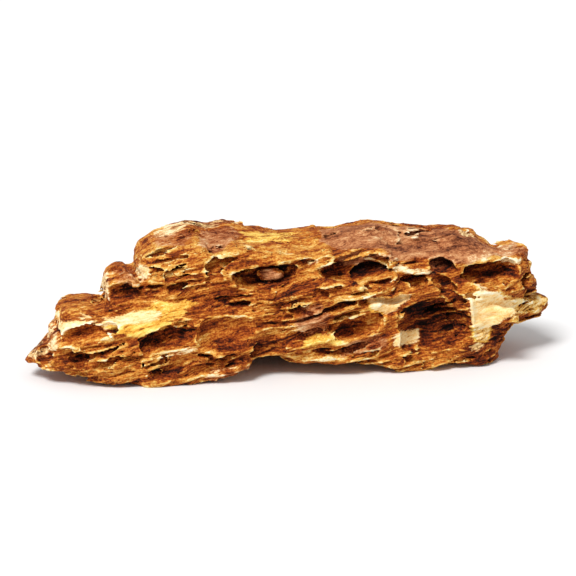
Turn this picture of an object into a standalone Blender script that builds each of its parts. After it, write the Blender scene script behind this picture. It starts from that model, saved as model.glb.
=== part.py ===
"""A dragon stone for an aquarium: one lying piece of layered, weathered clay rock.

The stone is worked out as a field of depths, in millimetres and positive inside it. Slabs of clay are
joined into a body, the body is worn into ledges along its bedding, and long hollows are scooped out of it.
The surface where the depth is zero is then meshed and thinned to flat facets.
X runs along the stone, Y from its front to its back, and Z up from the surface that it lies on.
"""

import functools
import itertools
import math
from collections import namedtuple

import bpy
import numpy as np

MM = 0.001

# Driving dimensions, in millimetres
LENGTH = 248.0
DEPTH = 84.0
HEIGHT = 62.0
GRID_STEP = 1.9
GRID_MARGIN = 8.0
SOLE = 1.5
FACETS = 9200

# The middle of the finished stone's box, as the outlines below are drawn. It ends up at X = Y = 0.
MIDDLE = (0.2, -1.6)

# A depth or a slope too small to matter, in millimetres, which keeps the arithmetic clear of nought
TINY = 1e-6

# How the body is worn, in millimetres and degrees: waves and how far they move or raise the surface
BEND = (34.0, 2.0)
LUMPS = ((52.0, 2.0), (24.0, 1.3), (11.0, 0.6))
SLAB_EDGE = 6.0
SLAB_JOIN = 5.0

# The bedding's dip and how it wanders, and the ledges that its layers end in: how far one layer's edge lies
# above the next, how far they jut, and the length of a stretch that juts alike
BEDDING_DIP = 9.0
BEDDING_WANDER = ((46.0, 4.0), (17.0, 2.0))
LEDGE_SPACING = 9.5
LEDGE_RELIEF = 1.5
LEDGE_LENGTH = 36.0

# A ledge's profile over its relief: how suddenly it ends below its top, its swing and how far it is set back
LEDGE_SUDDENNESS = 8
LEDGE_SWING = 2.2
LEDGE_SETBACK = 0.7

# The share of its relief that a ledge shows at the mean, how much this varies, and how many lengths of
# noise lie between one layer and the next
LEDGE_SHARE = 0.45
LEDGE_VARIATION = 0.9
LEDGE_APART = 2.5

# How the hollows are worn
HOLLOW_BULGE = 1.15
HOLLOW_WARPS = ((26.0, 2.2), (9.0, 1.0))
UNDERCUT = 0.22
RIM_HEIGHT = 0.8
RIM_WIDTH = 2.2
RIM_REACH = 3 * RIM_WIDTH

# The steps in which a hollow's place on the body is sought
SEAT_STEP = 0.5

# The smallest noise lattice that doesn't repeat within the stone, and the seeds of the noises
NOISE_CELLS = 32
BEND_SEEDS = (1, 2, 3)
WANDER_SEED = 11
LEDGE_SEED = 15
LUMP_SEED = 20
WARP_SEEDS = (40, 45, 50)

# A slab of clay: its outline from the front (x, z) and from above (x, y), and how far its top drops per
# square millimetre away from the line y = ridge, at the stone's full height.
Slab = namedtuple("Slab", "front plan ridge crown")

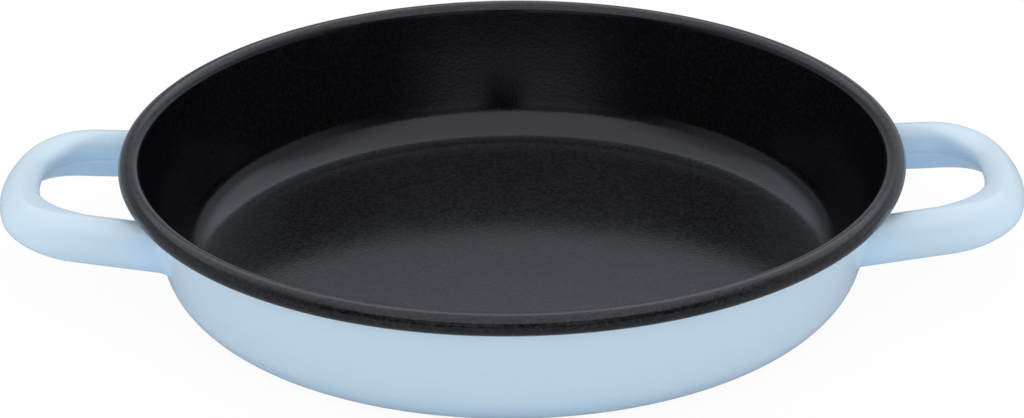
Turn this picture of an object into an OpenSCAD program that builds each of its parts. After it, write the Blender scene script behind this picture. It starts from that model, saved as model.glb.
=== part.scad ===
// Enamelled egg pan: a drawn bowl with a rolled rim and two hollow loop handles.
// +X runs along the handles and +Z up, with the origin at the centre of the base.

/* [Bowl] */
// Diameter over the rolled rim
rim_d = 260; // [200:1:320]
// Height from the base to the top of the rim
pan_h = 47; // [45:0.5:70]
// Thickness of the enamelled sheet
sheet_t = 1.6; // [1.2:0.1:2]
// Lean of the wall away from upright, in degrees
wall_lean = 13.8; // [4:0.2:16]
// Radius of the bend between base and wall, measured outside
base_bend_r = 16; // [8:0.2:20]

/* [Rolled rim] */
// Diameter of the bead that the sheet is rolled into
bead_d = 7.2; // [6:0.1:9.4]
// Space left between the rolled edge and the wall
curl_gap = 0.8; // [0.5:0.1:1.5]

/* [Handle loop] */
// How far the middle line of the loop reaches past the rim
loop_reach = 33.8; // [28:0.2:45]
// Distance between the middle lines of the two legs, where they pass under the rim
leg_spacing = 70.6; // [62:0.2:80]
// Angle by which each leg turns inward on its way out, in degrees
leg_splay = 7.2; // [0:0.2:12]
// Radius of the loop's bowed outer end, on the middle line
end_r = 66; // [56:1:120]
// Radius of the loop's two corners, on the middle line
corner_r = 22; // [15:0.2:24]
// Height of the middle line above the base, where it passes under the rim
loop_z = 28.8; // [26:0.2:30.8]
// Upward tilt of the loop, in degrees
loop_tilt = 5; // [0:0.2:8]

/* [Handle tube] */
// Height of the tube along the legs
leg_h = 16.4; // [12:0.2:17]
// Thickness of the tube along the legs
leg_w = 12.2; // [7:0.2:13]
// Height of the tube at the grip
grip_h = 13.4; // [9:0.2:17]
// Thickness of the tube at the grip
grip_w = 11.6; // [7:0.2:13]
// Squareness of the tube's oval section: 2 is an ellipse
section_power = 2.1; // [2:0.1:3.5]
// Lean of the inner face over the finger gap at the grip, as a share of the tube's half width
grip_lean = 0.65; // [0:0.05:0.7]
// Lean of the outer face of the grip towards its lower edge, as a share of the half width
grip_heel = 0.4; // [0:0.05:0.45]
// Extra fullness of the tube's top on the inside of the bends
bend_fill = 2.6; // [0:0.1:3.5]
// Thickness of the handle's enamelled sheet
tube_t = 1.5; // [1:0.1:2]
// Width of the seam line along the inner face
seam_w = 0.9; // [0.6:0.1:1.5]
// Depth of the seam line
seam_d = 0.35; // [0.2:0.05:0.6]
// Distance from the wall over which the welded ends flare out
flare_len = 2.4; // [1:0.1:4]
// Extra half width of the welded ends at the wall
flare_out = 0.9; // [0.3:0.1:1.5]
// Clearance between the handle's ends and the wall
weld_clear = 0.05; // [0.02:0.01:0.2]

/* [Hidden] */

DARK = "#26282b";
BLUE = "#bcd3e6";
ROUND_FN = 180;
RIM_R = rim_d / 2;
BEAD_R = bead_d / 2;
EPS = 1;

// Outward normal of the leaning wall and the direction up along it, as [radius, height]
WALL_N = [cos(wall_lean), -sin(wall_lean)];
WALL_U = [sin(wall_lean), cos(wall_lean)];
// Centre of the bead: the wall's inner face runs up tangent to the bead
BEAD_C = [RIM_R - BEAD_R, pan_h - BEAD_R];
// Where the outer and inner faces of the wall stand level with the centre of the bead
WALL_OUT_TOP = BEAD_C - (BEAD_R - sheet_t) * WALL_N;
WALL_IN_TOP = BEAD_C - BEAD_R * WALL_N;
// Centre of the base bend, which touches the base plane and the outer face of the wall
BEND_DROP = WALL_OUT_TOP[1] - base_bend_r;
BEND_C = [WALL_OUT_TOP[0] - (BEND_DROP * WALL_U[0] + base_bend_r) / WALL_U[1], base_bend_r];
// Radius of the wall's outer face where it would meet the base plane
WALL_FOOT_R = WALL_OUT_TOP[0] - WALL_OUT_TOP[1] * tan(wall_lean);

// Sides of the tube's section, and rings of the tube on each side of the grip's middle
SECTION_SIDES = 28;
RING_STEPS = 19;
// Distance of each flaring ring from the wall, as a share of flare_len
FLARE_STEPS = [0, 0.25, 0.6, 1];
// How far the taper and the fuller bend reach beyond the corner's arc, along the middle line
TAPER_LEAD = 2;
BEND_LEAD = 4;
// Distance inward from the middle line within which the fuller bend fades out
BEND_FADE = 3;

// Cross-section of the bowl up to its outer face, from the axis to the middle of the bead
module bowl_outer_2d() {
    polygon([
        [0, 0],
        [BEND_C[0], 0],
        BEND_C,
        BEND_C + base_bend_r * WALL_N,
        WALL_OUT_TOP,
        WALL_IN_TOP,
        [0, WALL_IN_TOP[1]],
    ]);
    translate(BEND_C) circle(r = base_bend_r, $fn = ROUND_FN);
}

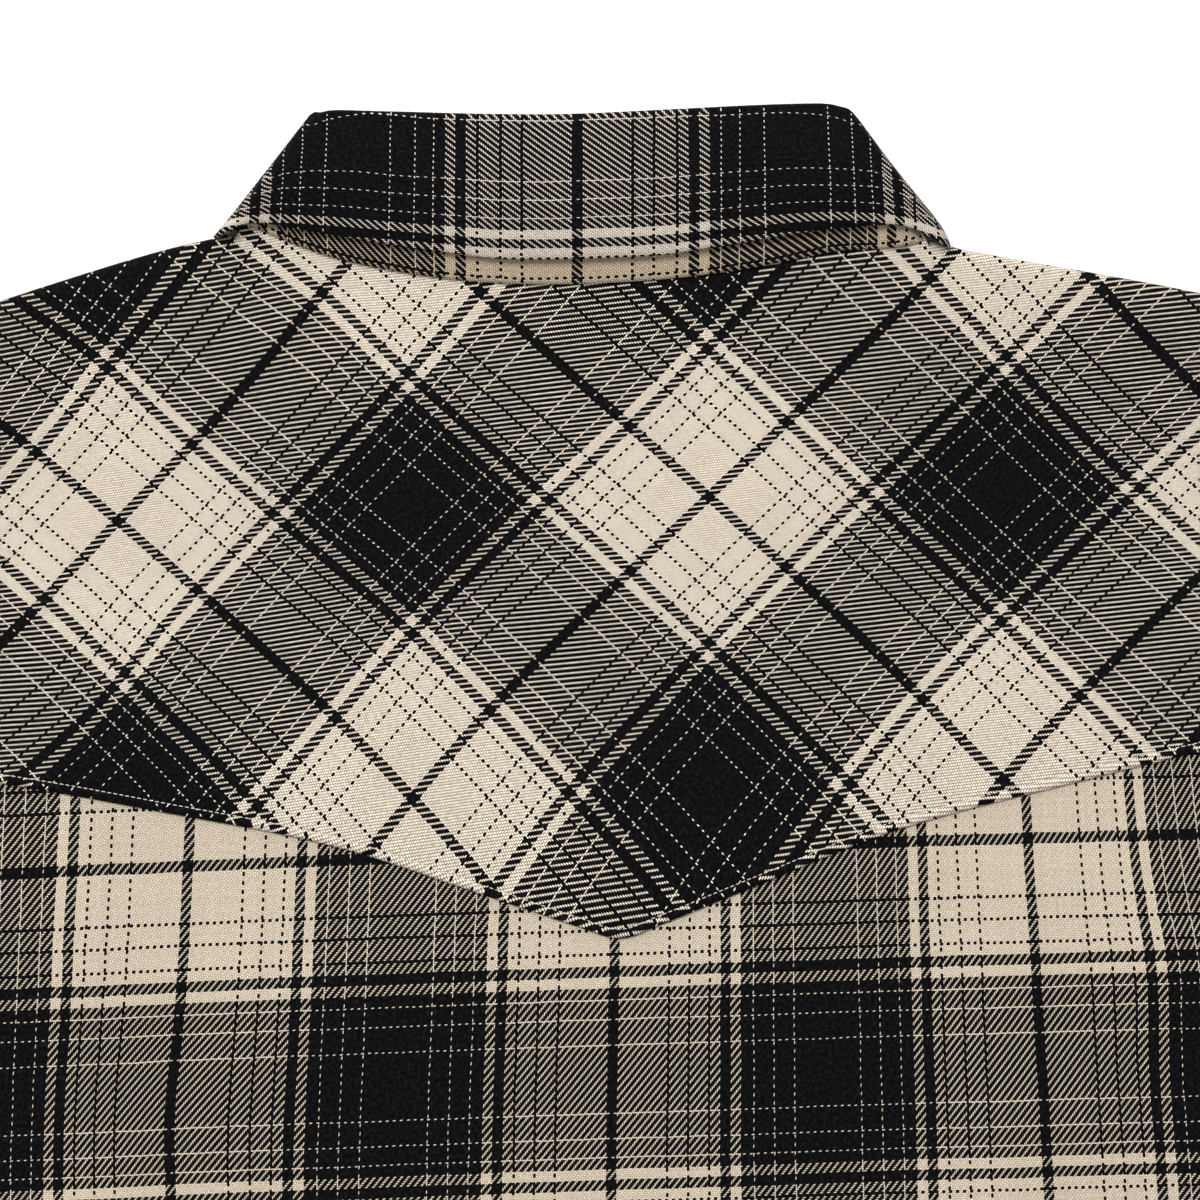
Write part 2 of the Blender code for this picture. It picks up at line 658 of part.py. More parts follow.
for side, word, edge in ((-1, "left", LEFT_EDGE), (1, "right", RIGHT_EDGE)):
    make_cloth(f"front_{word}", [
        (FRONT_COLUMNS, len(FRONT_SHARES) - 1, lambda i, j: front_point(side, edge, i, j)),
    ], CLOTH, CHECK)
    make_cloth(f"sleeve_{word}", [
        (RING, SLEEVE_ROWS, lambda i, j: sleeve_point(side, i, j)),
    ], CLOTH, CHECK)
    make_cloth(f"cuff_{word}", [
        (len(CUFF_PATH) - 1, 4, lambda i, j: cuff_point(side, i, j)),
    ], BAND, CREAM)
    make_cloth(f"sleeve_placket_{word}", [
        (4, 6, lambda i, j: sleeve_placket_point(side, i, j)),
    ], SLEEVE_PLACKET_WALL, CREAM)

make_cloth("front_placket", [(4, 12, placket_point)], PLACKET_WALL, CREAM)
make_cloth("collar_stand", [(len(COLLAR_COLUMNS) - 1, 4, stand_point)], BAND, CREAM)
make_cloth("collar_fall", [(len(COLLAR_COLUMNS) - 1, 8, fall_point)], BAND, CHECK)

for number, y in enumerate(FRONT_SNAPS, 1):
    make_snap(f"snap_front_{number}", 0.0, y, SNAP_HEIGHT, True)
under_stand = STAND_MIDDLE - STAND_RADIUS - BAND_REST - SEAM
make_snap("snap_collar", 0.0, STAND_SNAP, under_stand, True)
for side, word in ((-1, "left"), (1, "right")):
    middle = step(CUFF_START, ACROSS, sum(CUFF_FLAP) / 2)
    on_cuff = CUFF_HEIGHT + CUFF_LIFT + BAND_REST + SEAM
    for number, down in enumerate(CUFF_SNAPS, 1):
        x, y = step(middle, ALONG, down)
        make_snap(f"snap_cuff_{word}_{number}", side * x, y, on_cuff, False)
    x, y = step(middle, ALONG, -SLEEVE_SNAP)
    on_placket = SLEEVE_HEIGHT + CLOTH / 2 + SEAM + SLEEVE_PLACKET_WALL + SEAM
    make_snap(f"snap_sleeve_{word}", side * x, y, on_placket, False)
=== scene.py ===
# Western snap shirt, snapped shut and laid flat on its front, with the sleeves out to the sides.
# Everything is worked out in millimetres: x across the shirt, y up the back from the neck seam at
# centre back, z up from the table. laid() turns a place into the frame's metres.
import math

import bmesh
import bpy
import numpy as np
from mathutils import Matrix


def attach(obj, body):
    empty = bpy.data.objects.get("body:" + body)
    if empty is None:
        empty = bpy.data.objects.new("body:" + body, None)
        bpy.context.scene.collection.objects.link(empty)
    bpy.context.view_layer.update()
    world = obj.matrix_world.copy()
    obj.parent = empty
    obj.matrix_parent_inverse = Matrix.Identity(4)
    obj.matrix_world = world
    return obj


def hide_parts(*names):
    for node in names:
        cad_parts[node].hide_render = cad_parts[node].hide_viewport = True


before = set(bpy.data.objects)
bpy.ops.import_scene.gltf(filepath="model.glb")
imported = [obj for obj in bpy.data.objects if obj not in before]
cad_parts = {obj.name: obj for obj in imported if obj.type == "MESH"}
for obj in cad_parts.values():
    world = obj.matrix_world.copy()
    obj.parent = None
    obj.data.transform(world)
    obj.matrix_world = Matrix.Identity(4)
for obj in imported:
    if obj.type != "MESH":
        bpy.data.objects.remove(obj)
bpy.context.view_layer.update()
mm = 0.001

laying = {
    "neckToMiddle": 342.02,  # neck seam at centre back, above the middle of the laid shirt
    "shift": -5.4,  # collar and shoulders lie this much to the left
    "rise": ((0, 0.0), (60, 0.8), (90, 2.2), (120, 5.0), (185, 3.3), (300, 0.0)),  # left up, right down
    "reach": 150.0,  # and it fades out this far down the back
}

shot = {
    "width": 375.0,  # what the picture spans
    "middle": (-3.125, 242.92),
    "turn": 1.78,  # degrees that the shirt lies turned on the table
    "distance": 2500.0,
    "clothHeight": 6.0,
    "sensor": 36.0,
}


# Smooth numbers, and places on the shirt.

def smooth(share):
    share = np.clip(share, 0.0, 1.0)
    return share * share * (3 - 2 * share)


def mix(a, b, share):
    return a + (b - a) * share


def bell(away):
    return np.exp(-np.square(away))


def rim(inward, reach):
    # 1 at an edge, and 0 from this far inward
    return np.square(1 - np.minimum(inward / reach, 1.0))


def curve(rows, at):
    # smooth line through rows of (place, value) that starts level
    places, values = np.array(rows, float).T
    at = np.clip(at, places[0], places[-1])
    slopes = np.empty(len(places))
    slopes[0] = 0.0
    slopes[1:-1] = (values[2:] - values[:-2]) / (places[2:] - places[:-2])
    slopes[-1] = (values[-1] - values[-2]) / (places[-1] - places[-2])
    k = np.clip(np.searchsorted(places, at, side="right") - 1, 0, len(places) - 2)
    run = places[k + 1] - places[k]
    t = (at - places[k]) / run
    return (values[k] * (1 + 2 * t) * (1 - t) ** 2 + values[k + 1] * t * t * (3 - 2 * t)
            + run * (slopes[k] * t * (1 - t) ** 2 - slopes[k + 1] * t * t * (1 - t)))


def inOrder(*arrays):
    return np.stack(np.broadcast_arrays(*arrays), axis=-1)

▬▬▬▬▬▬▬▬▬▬

— TASK INSTRUCTIONS —
Give back exactly the stretch that opens on the line with "Turn this picture of an object into an" and closes on the line with "curl_gap = 0.8; // [0.5:0.1:1.5]".

— THE COMPLETED TASK —
Turn this picture of an object into an OpenSCAD program that builds each of its parts. After it, write the Blender scene script behind this picture. It starts from that model, saved as model.glb.
=== part.scad ===
// Enamelled egg pan: a drawn bowl with a rolled rim and two hollow loop handles.
// +X runs along the handles and +Z up, with the origin at the centre of the base.

/* [Bowl] */
// Diameter over the rolled rim
rim_d = 260; // [200:1:320]
// Height from the base to the top of the rim
pan_h = 47; // [45:0.5:70]
// Thickness of the enamelled sheet
sheet_t = 1.6; // [1.2:0.1:2]
// Lean of the wall away from upright, in degrees
wall_lean = 13.8; // [4:0.2:16]
// Radius of the bend between base and wall, measured outside
base_bend_r = 16; // [8:0.2:20]

/* [Rolled rim] */
// Diameter of the bead that the sheet is rolled into
bead_d = 7.2; // [6:0.1:9.4]
// Space left between the rolled edge and the wall
curl_gap = 0.8; // [0.5:0.1:1.5]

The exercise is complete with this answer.